### PROMPT:
Restate, word for word, all of the material shown below.

### DATA SHOWN:
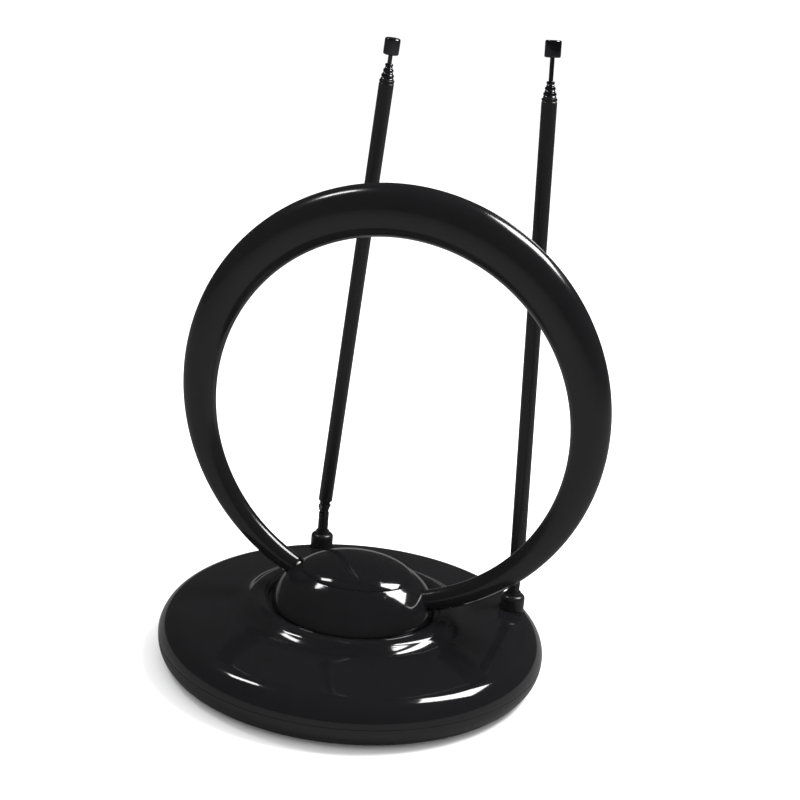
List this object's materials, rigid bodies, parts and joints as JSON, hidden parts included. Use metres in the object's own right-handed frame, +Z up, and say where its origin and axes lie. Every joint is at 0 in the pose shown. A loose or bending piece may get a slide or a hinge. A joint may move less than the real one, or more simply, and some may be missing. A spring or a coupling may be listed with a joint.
{
  "type": "rabbit ears antenna",
  "caption": "Indoor television antenna: an upright loop on a swivelling hub and telescopic whips that tilt and turn, on a round weighted base.",
  "frame": {"origin": "middle of the round base, on the surface that the feet stand on", "axes": "+Z up; -Y is the front, where the loop stands before the whips; the whips stand behind the hub in a line along X, and left and right are -X and +X"},
  "size_m": [0.1924, 0.1784, 0.2861],
  "materials": {
    "shell_black": "polished black",
    "cover_black": "satin black",
    "hub_black": "polished black",
    "loop_black": "polished black",
    "foot_rubber": "matt",
    "grommet_rubber": "matt",
    "ballast_iron": "sawn and oiled",
    "screw_steel": "zinc plated",
    "board_green": "solder mask",
    "ferrite": "sintered",
    "winding_copper": "enamelled",
    "capacitor_tan": "dipped",
    "socket_black": "black plated",
    "nut_brass": "plain",
    "tag_tin": "tinned",
    "lead_red": "insulated",
    "lead_grey": "insulated",
    "clamp_nylon": "moulded",
    "conductor_aluminium": "drawn",
    "terminal_brass": "plain",
    "whip_black": "black semi-gloss",
    "whip_chrome": "dark chrome",
    "pin_steel": "plain"
  },
  "bodies": {
    "base": {"base_shell": "shell_black", "base_cover": "cover_black", "rubber_feet": "foot_rubber", "ballast_plate": "ballast_iron", "cover_screws": "screw_steel", "cable_grommet": "grommet_rubber", "circuit_board": "board_green", "board_screws": "screw_steel", "balun_core": "ferrite", "balun_windings": "winding_copper", "capacitors": "capacitor_tan", "left_socket": "socket_black", "left_socket_nut": "nut_brass", "left_solder_tag": "tag_tin", "left_lead": "lead_red", "right_socket": "socket_black", "right_socket_nut": "nut_brass", "right_solder_tag": "tag_tin", "right_lead": "lead_red"},
    "hub": {"hub_body": "hub_black", "hub_cap": "hub_black", "hub_spindle": "clamp_nylon", "spindle_washer": "screw_steel", "wave_spring": "pin_steel", "spindle_nut": "clamp_nylon", "loop_clamp": "clamp_nylon", "clamp_screws": "screw_steel", "loop_front_shell": "loop_black", "loop_back_shell": "loop_black", "loop_conductor": "conductor_aluminium", "loop_plugs": "clamp_nylon", "loop_terminals": "terminal_brass", "loop_leads": "lead_grey"},
    "left_swivel": {"left_stem": "socket_black", "left_stem_clip": "pin_steel"},
    "left_section_1": {"left_fork": "socket_black", "left_hinge_pin": "pin_steel", "left_tube_1": "whip_black"},
    "left_section_2": {"left_tube_2": "whip_chrome"},
    "left_section_3": {"left_tube_3": "whip_chrome"},
    "left_section_4": {"left_tube_4": "whip_chrome"},
    "left_section_5": {"left_rod": "whip_chrome", "left_tip": "whip_chrome"},
    "right_swivel": {"right_stem": "socket_black", "right_stem_clip": "pin_steel"},
    "right_section_1": {"right_fork": "socket_black", "right_hinge_pin": "pin_steel", "right_tube_1": "whip_black"},
    "right_section_2": {"right_tube_2": "whip_chrome"},
    "right_section_3": {"right_tube_3": "whip_chrome"},
    "right_section_4": {"right_tube_4": "whip_chrome"},
    "right_section_5": {"right_rod": "whip_chrome", "right_tip": "whip_chrome"}
  },
  "joints": [
    {"name": "hub_swivel", "type": "hinge", "parent": "base", "child": "hub", "pos_m": [0, 0, 0.0265], "axis": [0, 0, 1], "range_deg": [-46, 14]},
    {"name": "left_swivel", "type": "hinge", "parent": "base", "child": "left_swivel", "pos_m": [-0.055, 0.0546, 0.03], "axis": [0, 0, -1], "range_deg": [-110, 70]},
    {"name": "left_tilt", "type": "hinge", "parent": "left_swivel", "child": "left_section_1", "pos_m": [-0.055, 0.0546, 0.0446], "axis": [-0.342, -0.9397, 0], "range_deg": [-6.1, 95.9]},
    {"name": "left_slide_1", "type": "slide", "parent": "left_section_1", "child": "left_section_2", "axis": [0.0966, -0.0352, 0.9947], "range_m": [0, 0.195]},
    {"name": "left_slide_2", "type": "slide", "parent": "left_section_2", "child": "left_section_3", "axis": [0.0966, -0.0352, 0.9947], "range_m": [0, 0.195]},
    {"name": "left_slide_3", "type": "slide", "parent": "left_section_3", "child": "left_section_4", "axis": [0.0966, -0.0352, 0.9947], "range_m": [0, 0.195]},
    {"name": "left_slide_4", "type": "slide", "parent": "left_section_4", "child": "left_section_5", "axis": [0.0966, -0.0352, 0.9947], "range_m": [-0.004, 0.195]},
    {"name": "right_swivel", "type": "hinge", "parent": "base", "child": "right_swivel", "pos_m": [0.055, 0.0546, 0.03], "axis": [0, 0, 1], "range_deg": [-75, 105]},
    {"name": "right_tilt", "type": "hinge", "parent": "right_swivel", "child": "right_section_1", "pos_m": [0.055, 0.0546, 0.0446], "axis": [0.2588, 0.9659, 0], "range_deg": [-8.7, 93.3]},
    {"name": "right_slide_1", "type": "slide", "parent": "right_section_1", "child": "right_section_2", "axis": [-0.0556, 0.0149, 0.9983], "range_m": [0, 0.195]},
    {"name": "right_slide_2", "type": "slide", "parent": "right_section_2", "child": "right_section_3", "axis": [-0.0556, 0.0149, 0.9983], "range_m": [0, 0.195]},
    {"name": "right_slide_3", "type": "slide", "parent": "right_section_3", "child": "right_section_4", "axis": [-0.0556, 0.0149, 0.9983], "range_m": [0, 0.195]},
    {"name": "right_slide_4", "type": "slide", "parent": "right_section_4", "child": "right_section_5", "axis": [-0.0556, 0.0149, 0.9983], "range_m": [-0.01, 0.189]}
  ]
}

### EXERCISE SOLUTION:
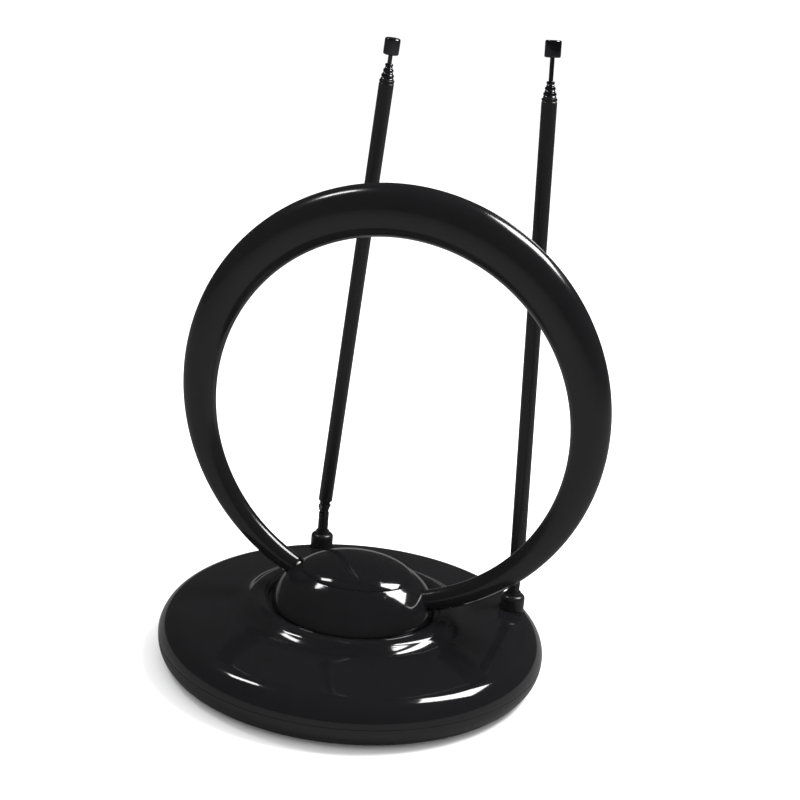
List this object's materials, rigid bodies, parts and joints as JSON, hidden parts included. Use metres in the object's own right-handed frame, +Z up, and say where its origin and axes lie. Every joint is at 0 in the pose shown. A loose or bending piece may get a slide or a hinge. A joint may move less than the real one, or more simply, and some may be missing. A spring or a coupling may be listed with a joint.
{
  "type": "rabbit ears antenna",
  "caption": "Indoor television antenna: an upright loop on a swivelling hub and telescopic whips that tilt and turn, on a round weighted base.",
  "frame": {"origin": "middle of the round base, on the surface that the feet stand on", "axes": "+Z up; -Y is the front, where the loop stands before the whips; the whips stand behind the hub in a line along X, and left and right are -X and +X"},
  "size_m": [0.1924, 0.1784, 0.2861],
  "materials": {
    "shell_black": "polished black",
    "cover_black": "satin black",
    "hub_black": "polished black",
    "loop_black": "polished black",
    "foot_rubber": "matt",
    "grommet_rubber": "matt",
    "ballast_iron": "sawn and oiled",
    "screw_steel": "zinc plated",
    "board_green": "solder mask",
    "ferrite": "sintered",
    "winding_copper": "enamelled",
    "capacitor_tan": "dipped",
    "socket_black": "black plated",
    "nut_brass": "plain",
    "tag_tin": "tinned",
    "lead_red": "insulated",
    "lead_grey": "insulated",
    "clamp_nylon": "moulded",
    "conductor_aluminium": "drawn",
    "terminal_brass": "plain",
    "whip_black": "black semi-gloss",
    "whip_chrome": "dark chrome",
    "pin_steel": "plain"
  },
  "bodies": {
    "base": {"base_shell": "shell_black", "base_cover": "cover_black", "rubber_feet": "foot_rubber", "ballast_plate": "ballast_iron", "cover_screws": "screw_steel", "cable_grommet": "grommet_rubber", "circuit_board": "board_green", "board_screws": "screw_steel", "balun_core": "ferrite", "balun_windings": "winding_copper", "capacitors": "capacitor_tan", "left_socket": "socket_black", "left_socket_nut": "nut_brass", "left_solder_tag": "tag_tin", "left_lead": "lead_red", "right_socket": "socket_black", "right_socket_nut": "nut_brass", "right_solder_tag": "tag_tin", "right_lead": "lead_red"},
    "hub": {"hub_body": "hub_black", "hub_cap": "hub_black", "hub_spindle": "clamp_nylon", "spindle_washer": "screw_steel", "wave_spring": "pin_steel", "spindle_nut": "clamp_nylon", "loop_clamp": "clamp_nylon", "clamp_screws": "screw_steel", "loop_front_shell": "loop_black", "loop_back_shell": "loop_black", "loop_conductor": "conductor_aluminium", "loop_plugs": "clamp_nylon", "loop_terminals": "terminal_brass", "loop_leads": "lead_grey"},
    "left_swivel": {"left_stem": "socket_black", "left_stem_clip": "pin_steel"},
    "left_section_1": {"left_fork": "socket_black", "left_hinge_pin": "pin_steel", "left_tube_1": "whip_black"},
    "left_section_2": {"left_tube_2": "whip_chrome"},
    "left_section_3": {"left_tube_3": "whip_chrome"},
    "left_section_4": {"left_tube_4": "whip_chrome"},
    "left_section_5": {"left_rod": "whip_chrome", "left_tip": "whip_chrome"},
    "right_swivel": {"right_stem": "socket_black", "right_stem_clip": "pin_steel"},
    "right_section_1": {"right_fork": "socket_black", "right_hinge_pin": "pin_steel", "right_tube_1": "whip_black"},
    "right_section_2": {"right_tube_2": "whip_chrome"},
    "right_section_3": {"right_tube_3": "whip_chrome"},
    "right_section_4": {"right_tube_4": "whip_chrome"},
    "right_section_5": {"right_rod": "whip_chrome", "right_tip": "whip_chrome"}
  },
  "joints": [
    {"name": "hub_swivel", "type": "hinge", "parent": "base", "child": "hub", "pos_m": [0, 0, 0.0265], "axis": [0, 0, 1], "range_deg": [-46, 14]},
    {"name": "left_swivel", "type": "hinge", "parent": "base", "child": "left_swivel", "pos_m": [-0.055, 0.0546, 0.03], "axis": [0, 0, -1], "range_deg": [-110, 70]},
    {"name": "left_tilt", "type": "hinge", "parent": "left_swivel", "child": "left_section_1", "pos_m": [-0.055, 0.0546, 0.0446], "axis": [-0.342, -0.9397, 0], "range_deg": [-6.1, 95.9]},
    {"name": "left_slide_1", "type": "slide", "parent": "left_section_1", "child": "left_section_2", "axis": [0.0966, -0.0352, 0.9947], "range_m": [0, 0.195]},
    {"name": "left_slide_2", "type": "slide", "parent": "left_section_2", "child": "left_section_3", "axis": [0.0966, -0.0352, 0.9947], "range_m": [0, 0.195]},
    {"name": "left_slide_3", "type": "slide", "parent": "left_section_3", "child": "left_section_4", "axis": [0.0966, -0.0352, 0.9947], "range_m": [0, 0.195]},
    {"name": "left_slide_4", "type": "slide", "parent": "left_section_4", "child": "left_section_5", "axis": [0.0966, -0.0352, 0.9947], "range_m": [-0.004, 0.195]},
    {"name": "right_swivel", "type": "hinge", "parent": "base", "child": "right_swivel", "pos_m": [0.055, 0.0546, 0.03], "axis": [0, 0, 1], "range_deg": [-75, 105]},
    {"name": "right_tilt", "type": "hinge", "parent": "right_swivel", "child": "right_section_1", "pos_m": [0.055, 0.0546, 0.0446], "axis": [0.2588, 0.9659, 0], "range_deg": [-8.7, 93.3]},
    {"name": "right_slide_1", "type": "slide", "parent": "right_section_1", "child": "right_section_2", "axis": [-0.0556, 0.0149, 0.9983], "range_m": [0, 0.195]},
    {"name": "right_slide_2", "type": "slide", "parent": "right_section_2", "child": "right_section_3", "axis": [-0.0556, 0.0149, 0.9983], "range_m": [0, 0.195]},
    {"name": "right_slide_3", "type": "slide", "parent": "right_section_3", "child": "right_section_4", "axis": [-0.0556, 0.0149, 0.9983], "range_m": [0, 0.195]},
    {"name": "right_slide_4", "type": "slide", "parent": "right_section_4", "child": "right_section_5", "axis": [-0.0556, 0.0149, 0.9983], "range_m": [-0.01, 0.189]}
  ]
}